Lá em casa, ao contrário, meus
irmãos e eu fomos criados dentro daquele perfil que se costuma chamar de "católico
não praticante". Ou seja, fomos batizados, crismados e fizemos a primeira
comunhão, porque isto fazia parte da ritualística da religião que os
nossos
pais receberam de suas respectivas famílias. Mas não íamos à missa
regularmente, a segunda comunhão só veio para quem quis e, que eu me lembre, só
me confessei umas duas ou três vezes ao longo da vida toda, até que me
desliguei, inteiramente da Igreja Católica.

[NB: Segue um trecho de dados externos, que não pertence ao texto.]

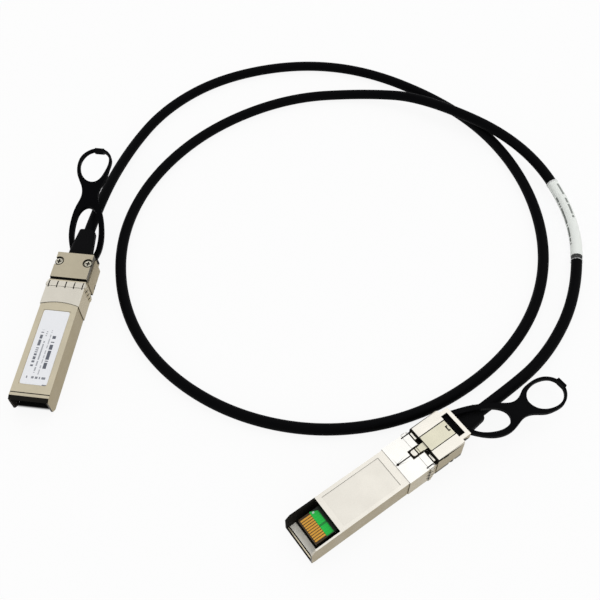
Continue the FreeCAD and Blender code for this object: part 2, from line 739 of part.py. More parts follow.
def pull_tab(suffix, placement):
    """Flexible tab bent from one strip: tongue, yoke, two arms, neck and finger ring."""
    level = number("tab_level_" + suffix)
    bend = math.radians(number("tab_bend_" + suffix))
    fall = number("tab_fall_" + suffix)
    sway = number("tab_sway_" + suffix)
    arm = number("tab_arm_" + suffix)
    lip = number("lip_end")
    half = number("tab_thick / 2")
    radius = number("tab_bend_radius")
    bridge = number("tab_bridge")
    eye_length = number("tab_eye_length")
    eye_start = arm + bridge
    length = eye_start + eye_length + number("tab_ring_band")
    curve = radius * bend
    bends = [level, level + curve, level + fall, level + fall + curve]

    def along(distance):
        """The strip's middle line: x, z and slope at a distance behind the lip."""
        x, z, slope, here = lip, number("body_height - tab_drop"), 0.0, 0.0
        for index, stop in enumerate(bends + [length]):
            run = min(distance, stop) - here
            turning = {1: 1, 3: -1}.get(index, 0)
            turned = turning * max(run, 0) / radius
            if turning and run > 0:
                x += turning * radius * (math.sin(slope + turned) - math.sin(slope))
                z += turning * radius * (math.cos(slope + turned) - math.cos(slope))
                slope += turned
            else:
                x += run * math.cos(slope)
                z -= run * math.sin(slope)
            here = stop
            if distance <= stop:
                break
        return x, z, slope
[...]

Creio, aliás, que sendo relapso
deste jeito quanto ao sacramento da confissão, o que fiz foi poupar os
eventuais confessores que haveriam de me atender, de perderem o seu precioso
tempo para ouvir umas besteiras que, se não me garantiam nenhum bônus a caminho
da salvação, também não seriam suficientes para me condenar ao fogo definitivo
do Inferno.
Fomos criados, até certa idade, com
pouquíssimo ou nenhum contato com as famílias paterna e materna, que moravam na
região Nordeste do país, enquanto, por circunstâncias de trabalho e emprego do
meu pai, vivíamos cá pela região Sudeste. E os encontros com tios ou primos
eram, realmente, esparsos e casuais. Até que, num certo momento de nossas vidas,
papai e mamãe resolveram
redirecionar seus planos para o futuro, voltando a viver no Ceará. E nos mudamos para lá.
redirecionar seus planos para o futuro, voltando a viver no Ceará. E nos mudamos para lá.

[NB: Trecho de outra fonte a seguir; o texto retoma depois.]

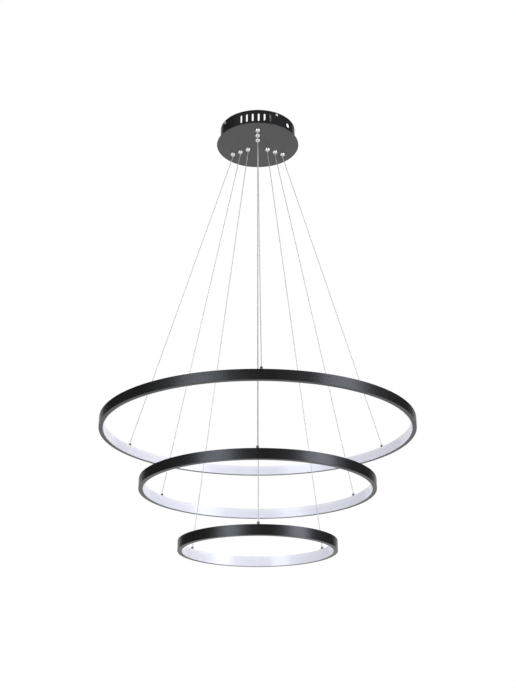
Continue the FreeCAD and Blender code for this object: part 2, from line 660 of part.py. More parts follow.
def ring_profile(ring):
    """The rolled channel, open inwards, with a butt joint and holes in its top flange."""
    outer, bottom, top = ring_levels(ring)
    lip = outer - RING_DEPTH + DIFFUSER_WALL
    web = outer - PROFILE_WALL
    edge = PROFILE_EDGE
    shape = revolved([(lip, bottom), (outer - edge, bottom), (outer, bottom + edge),
                      (outer, top - edge), (outer - edge, top), (lip, top),
                      (lip, top - PROFILE_WALL), (web, top - PROFILE_WALL),
                      (web, bottom + PROFILE_WALL), (lip, bottom + PROFILE_WALL)])
    half = PROFILE_JOINT / 2
    joint = box(Vector(lip - 1, -half, bottom - 1), Vector(outer + 1, half, top + 1))
    shape = shape.cut(turned(joint, JOINT_ANGLE))
    for place in fitting_places(ring):
        shape = shape.cut(rod(FITTING_SHANK + 2 * BORE_CLEARANCE, top - PROFILE_WALL - 1, top + 1,
                              place.x, place.y))
    for place in splice_screw_places(ring):
        hole = SPLICE_SCREW_DIAMETER + 2 * BORE_CLEARANCE
        shape = shape.cut(rod(hole, top - PROFILE_WALL - 1, top + 1, place.x, place.y))
    return shape


def ring_diffuser(ring):
    """The opal band that covers the inner face and clips between the flanges."""
    outer, bottom, top = ring_levels(ring)
    inside = outer - RING_DEPTH
    back = inside + DIFFUSER_WALL
    low = bottom + PROFILE_WALL + LEG_CLEARANCE
    high = top - PROFILE_WALL - LEG_CLEARANCE
    leg_end = back + DIFFUSER_LEG
    return revolved([(inside, bottom), (back, bottom), (back, low), (leg_end, low),
                     (leg_end, low + DIFFUSER_WALL), (back, low + DIFFUSER_WALL),
                     (back, high - DIFFUSER_WALL), (leg_end, high - DIFFUSER_WALL), (leg_end, high),
                     (back, high), (back, top), (inside, top)])


def ring_led_strip(ring):
    """The flexible board on the web of the channel, with one unbroken line of light."""
    outer, bottom, top = ring_levels(ring)
    middle = (bottom + top) / 2
    back = outer - PROFILE_WALL - STRIP_GLUE
    face = back - STRIP_THICKNESS
    front = face - LIGHT_LINE_HEIGHT
    half, line, lens = STRIP_WIDTH / 2, LIGHT_LINE_WIDTH / 2, LIGHT_LINE_FACE / 2
    return revolved([(back, middle - half), (back, middle + half), (face, middle + half),
                     (face, middle + line), (front, middle + lens),
                     (front, middle - lens), (face, middle - line), (face, middle - half)])


def wire_fitting(ring, place):
    """The small socket on top of a ring that takes the end of a wire."""
    _, _, top = ring_levels(ring)
    radius = FITTING_DIAMETER / 2
    shank = FITTING_SHANK / 2
    head = top + FITTING_HEIGHT
    floor = head - FITTING_BORE_DEPTH
    outline = [(0, top - FITTING_SHANK_LENGTH), (shank, top - FITTING_SHANK_LENGTH), (shank, top),
               (radius, top), (radius, head - FITTING_EDGE), (radius - FITTING_EDGE, head),
               (BORE_RADIUS, head), (BORE_RADIUS, floor), (0, floor)]
    return moved(revolved(outline), place)


def fitting_places(ring):
    outer, _, _ = ring_levels(ring)
    return [polar(outer - RING_DEPTH / 2, angle) for angle in ring_angles(ring).values()]


def fitting_nut(ring, angle):
    """A nut inside the channel, with two flats facing the web and the diffuser."""
    outer, _, top = ring_levels(ring)
    high = top - PROFILE_WALL
    shape = nut(FITTING_NUT_WIDTH, FITTING_SHANK + THREAD_GAP, high - FITTING_NUT_HEIGHT, high)
    return moved(turned(shape, angle), polar(outer - RING_DEPTH / 2, angle))


def splice_middle(ring):
    outer, _, _ = ring_levels(ring)
    return outer - PROFILE_WALL - SPLICE_WALL_GAP - SPLICE_WIDTH / 2


def splice_screw_places(ring):
    middle = splice_middle(ring)
    half = splice_turn(middle, SPLICE_SCREW_SPACING)
    return [polar(middle, JOINT_ANGLE + side * half) for side in (-1, 1)]


def splice_plate(ring):
    """A curved plate under the top flange, across the joint of the profile."""
    _, _, top = ring_levels(ring)
    middle = splice_middle(ring)
    high = top - PROFILE_WALL
    inner, outer = middle - SPLICE_WIDTH / 2, middle + SPLICE_WIDTH / 2
    half = splice_turn(middle, SPLICE_LENGTH)
    low = high - SPLICE_THICKNESS
    points = [Vector(r, 0, z) for r, z in ((inner, low), (outer, low), (outer, high), (inner, high))]
    face = Part.Face(Part.makePolygon(points + points[:1]))
    shape = turned(face.revolve(Vector(0, 0, 0), UP, 2 * half), JOINT_ANGLE - half)
    for place in splice_screw_places(ring):
        shape = shape.cut(rod(SPLICE_SCREW_DIAMETER, low - 1, high + 1, place.x, place.y))
    return shape


def splice_screws(ring):
    _, _, top = ring_levels(ring)
    screws = []
    for place in splice_screw_places(ring):
        screw = rod(SPLICE_SCREW_HEAD, top, top + SPLICE_SCREW_HEAD_HEIGHT, place.x, place.y)
        tip = top - PROFILE_WALL - SPLICE_THICKNESS - SPLICE_SCREW_TIP
        head_top = top + SPLICE_SCREW_HEAD_HEIGHT
        shank_top = top + SPLICE_SCREW_HEAD_HEIGHT / 2
        screw = screw.fuse(rod(SPLICE_SCREW_DIAMETER - THREAD_GAP, tip, shank_top, place.x, place.y))
        screw = screw.cut(rod(SPLICE_SCREW_RECESS, head_top - SPLICE_SCREW_RECESS_DEPTH, head_top + 1,
                              place.x, place.y))
        screws.append(screw)
    return screws


# ---------------------------------------------------------------- wires


def wire_route(ring, wire):
    """From the crimp, straight down out of the gripper, along the slanting run, down into the ring."""
    outer, _, top = ring_levels(ring)
    start = polar(RINGS[ring]["gripper_radius"], WIRE_ANGLES[wire])
    end = polar(outer - RING_DEPTH / 2, ring_angles(ring)[wire])
    tail = STOP_BOTTOM + STOP_BORE_DEPTH - WIRE_END_GAP
    head = top + FITTING_HEIGHT
    lean = math.atan2((end - start).Length, PLUNGER_MOUTH - head)
    back = WIRE_STRAIGHT + WIRE_BEND_RADIUS * math.tan(lean / 2)
    return [start + UP * tail, start + UP * (PLUNGER_MOUTH - back),
            end + UP * (head + back), end + UP * (head - FITTING_BORE_DEPTH + WIRE_END_GAP)]


def suspension_wire(ring, wire):
    solid, length = tube(wire_route(ring, wire), WIRE_DIAMETER, WIRE_BEND_RADIUS)
    print(f"{ring}_ring_wire_{wire}: {length:.1f} mm long, bends of radius {WIRE_BEND_RADIUS:.1f} mm")
    return solid


# ---------------------------------------------------------------- the whole lamp


def nodes():
    """Every node's name with its solids."""
    found = {
        "ceiling_bracket": [ceiling_bracket()],
        "canopy_drum": [canopy_drum()],
        "canopy_base_plate": [canopy_base_plate()],
        "stud_nuts": stud_nuts(),
        "canopy_side_screws": canopy_side_screws(),
        "gripper_bodies": at_grippers(gripper_body()),
        "gripper_caps": at_grippers(gripper_cap()),
        "gripper_washers": at_grippers(gripper_washer()),
        "gripper_locknuts": at_grippers(gripper_locknut()),
        "gripper_springs": at_grippers(gripper_spring()),
        "wire_stops": at_grippers(wire_stop()),
        "driver_cases": at_drivers([driver_case()]),
        "driver_covers": at_drivers([driver_cover()]),
        "driver_boards": at_drivers([driver_board()]),
        "driver_cover_screws": at_drivers(driver_cover_screws()),
        "terminal_block": [terminal_block()],
        "terminal_screws": terminal_screws(),
        "earth_lug": [earth_lug()],
        "input_leads": input_leads(),
        "output_leads": output_leads(),
    }
    for (ring, wire, _), plunger in zip(gripper_places(), at_grippers(gripper_plunger())):
        found[f"gripper_plunger_{ring}_{wire}"] = [plunger]
    for ring in RINGS:
        found[f"{ring}_ring_profile"] = [ring_profile(ring)]
        found[f"{ring}_ring_diffuser"] = [ring_diffuser(ring)]
        found[f"{ring}_ring_led_strip"] = [ring_led_strip(ring)]
        found[f"{ring}_ring_wire_fittings"] = [wire_fitting(ring, p) for p in fitting_places(ring)]
        found[f"{ring}_ring_fitting_nuts"] = [fitting_nut(ring, a) for a in ring_angles(ring).values()]
        found[f"{ring}_ring_splice_plate"] = [splice_plate(ring)]
        found[f"{ring}_ring_splice_screws"] = splice_screws(ring)
        for wire in WIRE_ANGLES:
            found[f"{ring}_ring_wire_{wire}"] = [suspension_wire(ring, wire)]
    return found


def main():
    os.makedirs("parts", exist_ok=True)
    for name, solids in nodes().items():
        shape = solids[0] if len(solids) == 1 else Part.makeCompound(solids)
        if not shape.isValid():
            raise ValueError(f"{name} isn't valid")
        shape.exportStep(f"parts/{name}.step")
        print(f"{name}: {len(shape.Solids)} solids, {shape.Volume:.0f} mm3")


main()
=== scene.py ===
import json
import math

import bmesh
import bpy
from mathutils import Matrix, Vector


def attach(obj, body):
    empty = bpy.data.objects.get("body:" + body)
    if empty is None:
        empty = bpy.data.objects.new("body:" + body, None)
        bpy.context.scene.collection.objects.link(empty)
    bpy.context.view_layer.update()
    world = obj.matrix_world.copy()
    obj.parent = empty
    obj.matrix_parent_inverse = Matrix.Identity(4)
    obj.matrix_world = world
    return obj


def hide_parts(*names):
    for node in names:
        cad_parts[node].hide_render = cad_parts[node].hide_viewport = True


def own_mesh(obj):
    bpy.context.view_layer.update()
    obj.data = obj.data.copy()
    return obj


# A ring chandelier: three black rings with opal bands on their inner faces hang on nine steel wires
# from a round black canopy. Metres, +Z up, the ceiling is at Z = 0 and -Y is the near side.

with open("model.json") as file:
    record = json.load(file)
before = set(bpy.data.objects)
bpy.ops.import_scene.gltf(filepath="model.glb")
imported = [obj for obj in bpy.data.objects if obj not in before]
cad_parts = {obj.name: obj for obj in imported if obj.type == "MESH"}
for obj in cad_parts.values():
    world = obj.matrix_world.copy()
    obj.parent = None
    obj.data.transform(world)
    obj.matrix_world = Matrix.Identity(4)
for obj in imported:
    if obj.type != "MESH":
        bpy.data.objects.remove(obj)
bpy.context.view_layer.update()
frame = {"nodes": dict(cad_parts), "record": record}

RINGS = ("large", "medium", "small")
WIRES = ("near", "right", "left")
WIRE_ANGLES = {"near": -90.0, "right": 30.0, "left": 150.0}  # degrees from +X
RING_RADIUS = {"large": 0.400, "medium": 0.295, "small": 0.195}
RING_BOTTOM = {"large": -0.900, "medium": -1.050, "small": -1.200}
RING_TURN = {"large": 1.2, "medium": 0.0, "small": 0.5}  # degrees
GRIPPER_RADIUS = {"large": 0.082, "medium": 0.057, "small": 0.032}
RING_HEIGHT = 0.025
RING_DEPTH = 0.012
PROFILE_WALL = 0.0015
PROFILE_ROUND = 0.00045
JOINT_GAP = 0.0004
RING_STEPS = 288
DIFFUSER_WALL = 0.0012
DIFFUSER_LEG = 0.0013
DIFFUSER_ROUND = 0.0003
LEG_CLEARANCE = 0.0001

FITTING_RADIUS = 0.00325
FITTING_HEIGHT = 0.007
FITTING_ROUND = 0.0009
FITTING_BORE_DEPTH = 0.005
FITTING_SHANK = 0.0015
FITTING_SHANK_LENGTH = 0.005
SHANK_CLEARANCE = 0.0001
FITTING_END_GAP = 0.0005  # from the wire's end to the floor of the bore
SPLICE_HOLE = 0.00135
SPLICE_MIDDLE = 0.005  # from the ring's outer face to the splice screws
SPLICE_SCREW_SPACING = 0.026

WIRE_DIAMETER = 0.0020
WIRE_STRAIGHT = 0.001  # from a mouth to the start of a bend, in the part's source
WIRE_BEND_RADIUS = 0.008
WIRE_SIDES_RESOLUTION = 4
WIRE_SPAN_STEPS = 8  # along each span of a wire's curve
WIRE_TAIL_SIDES = 12
WIRE_LAY = 0.010  # one turn of the strands
BORE_RADIUS = 0.0011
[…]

Para nós foi uma alegria essa
perspectiva de estar perto da família e conviver com ela. Uma experiência que
não havíamos tido, até então. E aí, chegados a Fortaleza, onde residia a maior
parte das irmãs de minha mãe, passamos a fazer uma programação em família, à
qual não estávamos acostumados. Tornou-se comum, aos domingos, irmos juntos à
praia, clube ou sítio. Programas que se coroavam com um almoço conjunto, para o
qual todos concorriam.
E a vida ia assim, deste jeito,
quando, num desses domingos, o almoço seria na casa da Dindinha, para onde
fomos, diretamente, vindos de uma praia mais distante. Deste modo, enquanto cunhados,
filhos e sobrinhos tomavam banho e trocavam de roupa, minha mãe e as irmãs, lá
pela cozinha, ultimavam os preparativos para servir o almoço. Uma preparação
que, aliás, para o tamanho da minha fome naquele dia, parecia não ter mais fim!

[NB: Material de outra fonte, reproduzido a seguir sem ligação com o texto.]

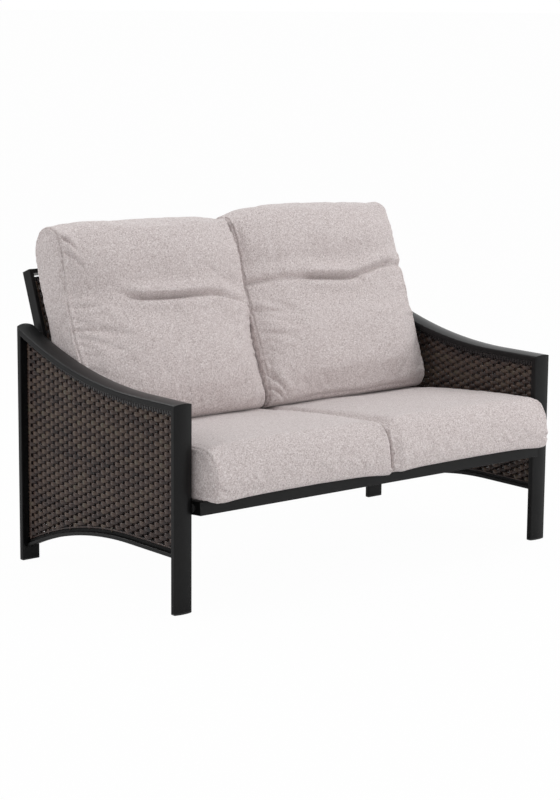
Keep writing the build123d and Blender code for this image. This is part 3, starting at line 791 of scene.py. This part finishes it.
def puff(obj, pinned, pressure, grow, cap):
    """Lets the cloth swell and wrinkle between its seams, then keeps each move under a cap."""
    before = points_of(obj).copy()
    group = obj.vertex_groups.new(name="pin")
    for i in np.nonzero(pinned > 0.01)[0]:
        group.add([int(i)], float(pinned[i]), "REPLACE")
    cloth = obj.modifiers.new("cloth", "CLOTH")
    values = cloth.settings
    values.quality = 5
    values.mass = 0.25
    values.tension_stiffness = 12
    values.compression_stiffness = 12
    values.shear_stiffness = 4
    values.bending_stiffness = 0.6
    values.use_pressure = True
    values.uniform_pressure_force = pressure
    values.vertex_group_mass = "pin"
    values.pin_stiffness = 3
    values.shrink_min = -grow
    values.effector_weights.gravity = 0
    cloth.collision_settings.use_collision = False
    scene = bpy.context.scene
    for step in range(1, CLOTH_FRAMES + 1):
        scene.frame_set(step)
    applied(obj)
    scene.frame_set(1)
    obj.vertex_groups.clear()
    move = points_of(obj) - before
    size = np.linalg.norm(move, axis=1)
    move *= (np.minimum(size, cap) / np.maximum(size, 1e-9))[:, None]
    set_points(obj, before + move)


def refine(obj):
    more = obj.modifiers.new("subdivision", "SUBSURF")
    more.levels = 1
    more.render_levels = 1
    applied(obj)


def finish_cushion(obj, cad, body):
    obj.data.materials.clear()
    obj.data.materials.append(FABRIC)
    obj.data.polygons.foreach_set("use_smooth", [True] * len(obj.data.polygons))
    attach(obj, body)
    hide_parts(cad)


# Back cushions

# Folds: a line of places across the seat and up the back, each with its strength, and then the
# fold's depth, width and roll, all in metres
LEFT_FOLDS = (
    (((-0.500, 0.500, 0.0), (-0.455, 0.488, 0.15), (-0.430, 0.478, 0.55), (-0.395, 0.470, 0.9),
      (-0.329, 0.466, 1.0), (-0.272, 0.464, 1.0), (-0.213, 0.466, 0.8), (-0.155, 0.466, 0.5),
      (-0.102, 0.456, 0.4), (-0.030, 0.436, 0.2)), 0.020, 0.0085, 0.021),
    (((-0.622, 0.470, 0.8), (-0.580, 0.464, 1.0), (-0.530, 0.460, 0.0)), 0.0035, 0.006, 0.003),
    (((-0.622, 0.404, 0.8), (-0.560, 0.392, 1.0), (-0.505, 0.383, 0.0)), 0.0035, 0.006, 0.003),
    (((-0.620, 0.655, 1.0), (-0.600, 0.640, 0.8), (-0.575, 0.610, 0.0)), 0.006, 0.005, 0.004),
    (((-0.620, 0.620, 0.8), (-0.595, 0.600, 0.8), (-0.570, 0.560, 0.0)), 0.005, 0.005, 0.003),
)
RIGHT_FOLDS = (
    (((0.010, 0.490, 0.5), (0.113, 0.490, 0.35), (0.200, 0.486, 0.45), (0.238, 0.480, 1.0),
      (0.304, 0.475, 1.0), (0.372, 0.471, 1.0), (0.400, 0.474, 0.8), (0.415, 0.478, 0.6),
      (0.483, 0.494, 0.55), (0.560, 0.510, 0.5), (0.588, 0.508, 0.35), (0.626, 0.498, 0.2)),
     0.021, 0.0085, 0.022),
    (((0.408, 0.478, 0.8), (0.425, 0.458, 0.8), (0.440, 0.430, 0.0)), 0.005, 0.007, 0.003),
    (((0.575, 0.337, 0.0), (0.600, 0.337, 0.8), (0.624, 0.335, 1.0)), 0.005, 0.005, 0.003),
    (((0.008, 0.402, 0.9), (0.060, 0.395, 0.8), (0.120, 0.386, 0.0)), 0.007, 0.008, 0.005),
    (((0.020, 0.330, 0.7), (0.060, 0.322, 1.0), (0.110, 0.318, 0.0)), 0.004, 0.008, 0.003),
    (((0.008, 0.205, 0.8), (0.030, 0.175, 1.0), (0.055, 0.140, 0.3)), 0.007, 0.007, 0.005),
    (((0.008, 0.165, 0.8), (0.028, 0.148, 1.0), (0.050, 0.128, 0.3)), 0.006, 0.006, 0.004),
    (((0.020, 0.118, 0.5), (0.090, 0.122, 1.0), (0.300, 0.124, 1.0), (0.520, 0.126, 0.8),
      (0.620, 0.130, 0.0)), 0.0035, 0.0045, 0.002),
)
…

Os pratos, talheres e outros aparatos
para o almoço foram sendo postos na mesa comprida que havia, numa espécie de
varandão da casa do meu tio Ocelo. Até que, quando a comida começou a ser
trazida para o local do almoço e veio a chamada para a refeição, eu rapidamente
procurei um lugar e me sentei, ansioso para que alguém começasse a se servir e
liberasse os demais para fazerem o mesmo. Distraidamente, apoiei o rosto sobre
as mãos, com os cotovelos sobre a mesa, torcendo para que a comilança tivesse
início logo.
De
repente, porém, eu me dei conta de que, daquele falatório sem fim, o ambiente
havia sido tomado pelo mais absoluto silêncio. Levantei a cabeça e percebi que
todos me observavam, enquanto, com o olhar algo embevecido, o meu tio Ocelo me
perguntou, como sem querer perturbar a oração, que ele supôs eu estivesse
fazendo, para agradecer pelo alimento que viria em seguida:
— Já terminou?
O meu primeiro ímpeto, foi
responder, numa alusão ao almoço, propriamente dito, que já tardava, para os
apelos do meu apetite:
—
Como terminou, se eu ainda nem comecei?!
Contudo, entendi perfeitamente qual
havia sido o equívoco. E, sem querer perder o repentino prestígio que, como deduzi,
acabara de adquirir junto aos meus tios, respondi, afirmativamente, com um
gesto de cabeça.
Só que, na verdade, antes ou depois
daquele dia, eu nunca fui tão fervoroso assim.